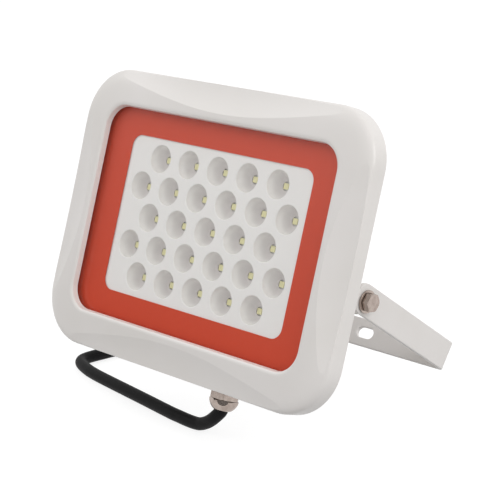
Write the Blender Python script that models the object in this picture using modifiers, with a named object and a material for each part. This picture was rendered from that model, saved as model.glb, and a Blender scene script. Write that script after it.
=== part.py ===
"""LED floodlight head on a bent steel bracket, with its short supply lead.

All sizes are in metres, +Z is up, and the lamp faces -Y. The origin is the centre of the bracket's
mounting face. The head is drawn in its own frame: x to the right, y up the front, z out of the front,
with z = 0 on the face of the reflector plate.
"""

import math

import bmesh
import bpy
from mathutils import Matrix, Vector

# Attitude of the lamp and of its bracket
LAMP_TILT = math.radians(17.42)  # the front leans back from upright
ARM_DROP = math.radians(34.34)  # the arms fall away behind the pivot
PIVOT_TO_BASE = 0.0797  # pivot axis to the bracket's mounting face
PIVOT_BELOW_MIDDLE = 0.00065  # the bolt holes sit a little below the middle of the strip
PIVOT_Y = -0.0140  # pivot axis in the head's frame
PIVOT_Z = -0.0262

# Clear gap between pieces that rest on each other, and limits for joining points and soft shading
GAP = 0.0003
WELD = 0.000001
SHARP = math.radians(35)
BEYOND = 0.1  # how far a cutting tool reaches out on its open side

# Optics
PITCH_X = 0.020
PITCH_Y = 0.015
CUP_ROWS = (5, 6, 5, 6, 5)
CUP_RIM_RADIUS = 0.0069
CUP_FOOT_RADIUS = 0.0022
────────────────
### Job
Please set down the whole listing above without altering a single line.

### Finished task
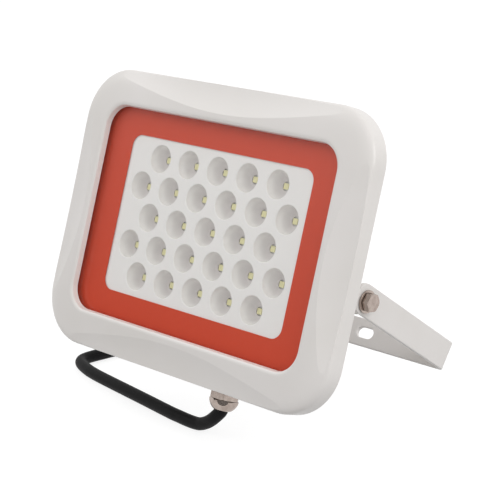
Write the Blender Python script that models the object in this picture using modifiers, with a named object and a material for each part. This picture was rendered from that model, saved as model.glb, and a Blender scene script. Write that script after it.
=== part.py ===
"""LED floodlight head on a bent steel bracket, with its short supply lead.

All sizes are in metres, +Z is up, and the lamp faces -Y. The origin is the centre of the bracket's
mounting face. The head is drawn in its own frame: x to the right, y up the front, z out of the front,
with z = 0 on the face of the reflector plate.
"""

import math

import bmesh
import bpy
from mathutils import Matrix, Vector

# Attitude of the lamp and of its bracket
LAMP_TILT = math.radians(17.42)  # the front leans back from upright
ARM_DROP = math.radians(34.34)  # the arms fall away behind the pivot
PIVOT_TO_BASE = 0.0797  # pivot axis to the bracket's mounting face
PIVOT_BELOW_MIDDLE = 0.00065  # the bolt holes sit a little below the middle of the strip
PIVOT_Y = -0.0140  # pivot axis in the head's frame
PIVOT_Z = -0.0262

# Clear gap between pieces that rest on each other, and limits for joining points and soft shading
GAP = 0.0003
WELD = 0.000001
SHARP = math.radians(35)
BEYOND = 0.1  # how far a cutting tool reaches out on its open side

# Optics
PITCH_X = 0.020
PITCH_Y = 0.015
CUP_ROWS = (5, 6, 5, 6, 5)
CUP_RIM_RADIUS = 0.0069
CUP_FOOT_RADIUS = 0.0022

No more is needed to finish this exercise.